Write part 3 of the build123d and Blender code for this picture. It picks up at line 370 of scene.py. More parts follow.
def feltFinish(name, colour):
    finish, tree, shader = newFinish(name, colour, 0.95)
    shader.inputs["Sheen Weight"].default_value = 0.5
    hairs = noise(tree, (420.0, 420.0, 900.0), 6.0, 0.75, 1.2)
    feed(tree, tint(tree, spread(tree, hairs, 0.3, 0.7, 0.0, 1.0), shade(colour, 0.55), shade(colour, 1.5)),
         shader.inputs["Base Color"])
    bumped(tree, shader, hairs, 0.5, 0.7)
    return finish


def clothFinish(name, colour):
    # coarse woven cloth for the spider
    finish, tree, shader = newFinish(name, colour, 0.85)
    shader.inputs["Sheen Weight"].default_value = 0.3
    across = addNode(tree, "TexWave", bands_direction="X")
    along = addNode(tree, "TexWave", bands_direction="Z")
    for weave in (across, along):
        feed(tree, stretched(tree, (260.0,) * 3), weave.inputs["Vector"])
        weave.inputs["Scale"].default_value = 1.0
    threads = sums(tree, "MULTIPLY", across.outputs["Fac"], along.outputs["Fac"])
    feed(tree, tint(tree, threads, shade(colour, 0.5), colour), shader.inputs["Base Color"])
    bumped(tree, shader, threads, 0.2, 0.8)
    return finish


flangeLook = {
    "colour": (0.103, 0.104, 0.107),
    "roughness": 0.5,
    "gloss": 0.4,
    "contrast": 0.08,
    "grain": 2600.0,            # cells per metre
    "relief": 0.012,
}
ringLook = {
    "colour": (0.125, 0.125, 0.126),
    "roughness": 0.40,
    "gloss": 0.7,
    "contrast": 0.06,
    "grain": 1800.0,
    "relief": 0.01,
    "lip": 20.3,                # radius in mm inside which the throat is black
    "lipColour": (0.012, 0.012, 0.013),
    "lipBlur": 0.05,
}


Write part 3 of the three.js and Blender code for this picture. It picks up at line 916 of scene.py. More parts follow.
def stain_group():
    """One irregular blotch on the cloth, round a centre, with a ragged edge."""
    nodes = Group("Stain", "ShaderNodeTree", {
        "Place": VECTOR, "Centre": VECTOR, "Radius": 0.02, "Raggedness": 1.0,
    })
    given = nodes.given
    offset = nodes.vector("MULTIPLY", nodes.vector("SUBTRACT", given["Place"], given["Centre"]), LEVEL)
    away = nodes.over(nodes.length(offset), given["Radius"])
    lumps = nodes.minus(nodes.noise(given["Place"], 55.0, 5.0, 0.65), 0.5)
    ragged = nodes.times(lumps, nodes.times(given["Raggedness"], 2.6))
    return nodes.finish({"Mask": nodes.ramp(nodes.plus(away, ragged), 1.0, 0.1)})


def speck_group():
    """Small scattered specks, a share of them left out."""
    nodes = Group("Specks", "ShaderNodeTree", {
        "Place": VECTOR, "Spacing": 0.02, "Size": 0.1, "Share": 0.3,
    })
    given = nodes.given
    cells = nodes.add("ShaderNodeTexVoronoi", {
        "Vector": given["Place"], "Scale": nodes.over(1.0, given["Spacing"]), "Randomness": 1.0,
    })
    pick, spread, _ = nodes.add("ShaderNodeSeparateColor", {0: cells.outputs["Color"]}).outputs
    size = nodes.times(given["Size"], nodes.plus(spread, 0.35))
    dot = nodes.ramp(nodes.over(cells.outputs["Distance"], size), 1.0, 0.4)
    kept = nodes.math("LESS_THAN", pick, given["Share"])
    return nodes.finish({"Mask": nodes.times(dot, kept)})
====
* _To do_
Could you transcribe the records in full, exactly?

* _Answer below_
Write part 3 of the build123d and Blender code for this picture. It picks up at line 370 of scene.py. More parts follow.
def feltFinish(name, colour):
    finish, tree, shader = newFinish(name, colour, 0.95)
    shader.inputs["Sheen Weight"].default_value = 0.5
    hairs = noise(tree, (420.0, 420.0, 900.0), 6.0, 0.75, 1.2)
    feed(tree, tint(tree, spread(tree, hairs, 0.3, 0.7, 0.0, 1.0), shade(colour, 0.55), shade(colour, 1.5)),
         shader.inputs["Base Color"])
    bumped(tree, shader, hairs, 0.5, 0.7)
    return finish


def clothFinish(name, colour):
    # coarse woven cloth for the spider
    finish, tree, shader = newFinish(name, colour, 0.85)
    shader.inputs["Sheen Weight"].default_value = 0.3
    across = addNode(tree, "TexWave", bands_direction="X")
    along = addNode(tree, "TexWave", bands_direction="Z")
    for weave in (across, along):
        feed(tree, stretched(tree, (260.0,) * 3), weave.inputs["Vector"])
        weave.inputs["Scale"].default_value = 1.0
    threads = sums(tree, "MULTIPLY", across.outputs["Fac"], along.outputs["Fac"])
    feed(tree, tint(tree, threads, shade(colour, 0.5), colour), shader.inputs["Base Color"])
    bumped(tree, shader, threads, 0.2, 0.8)
    return finish


flangeLook = {
    "colour": (0.103, 0.104, 0.107),
    "roughness": 0.5,
    "gloss": 0.4,
    "contrast": 0.08,
    "grain": 2600.0,            # cells per metre
    "relief": 0.012,
}
ringLook = {
    "colour": (0.125, 0.125, 0.126),
    "roughness": 0.40,
    "gloss": 0.7,
    "contrast": 0.06,
    "grain": 1800.0,
    "relief": 0.01,
    "lip": 20.3,                # radius in mm inside which the throat is black
    "lipColour": (0.012, 0.012, 0.013),
    "lipBlur": 0.05,
}


Write part 3 of the three.js and Blender code for this picture. It picks up at line 916 of scene.py. More parts follow.
def stain_group():
    """One irregular blotch on the cloth, round a centre, with a ragged edge."""
    nodes = Group("Stain", "ShaderNodeTree", {
        "Place": VECTOR, "Centre": VECTOR, "Radius": 0.02, "Raggedness": 1.0,
    })
    given = nodes.given
    offset = nodes.vector("MULTIPLY", nodes.vector("SUBTRACT", given["Place"], given["Centre"]), LEVEL)
    away = nodes.over(nodes.length(offset), given["Radius"])
    lumps = nodes.minus(nodes.noise(given["Place"], 55.0, 5.0, 0.65), 0.5)
    ragged = nodes.times(lumps, nodes.times(given["Raggedness"], 2.6))
    return nodes.finish({"Mask": nodes.ramp(nodes.plus(away, ragged), 1.0, 0.1)})


def speck_group():
    """Small scattered specks, a share of them left out."""
    nodes = Group("Specks", "ShaderNodeTree", {
        "Place": VECTOR, "Spacing": 0.02, "Size": 0.1, "Share": 0.3,
    })
    given = nodes.given
    cells = nodes.add("ShaderNodeTexVoronoi", {
        "Vector": given["Place"], "Scale": nodes.over(1.0, given["Spacing"]), "Randomness": 1.0,
    })
    pick, spread, _ = nodes.add("ShaderNodeSeparateColor", {0: cells.outputs["Color"]}).outputs
    size = nodes.times(given["Size"], nodes.plus(spread, 0.35))
    dot = nodes.ramp(nodes.over(cells.outputs["Distance"], size), 1.0, 0.4)
    kept = nodes.math("LESS_THAN", pick, given["Share"])
    return nodes.finish({"Mask": nodes.times(dot, kept)})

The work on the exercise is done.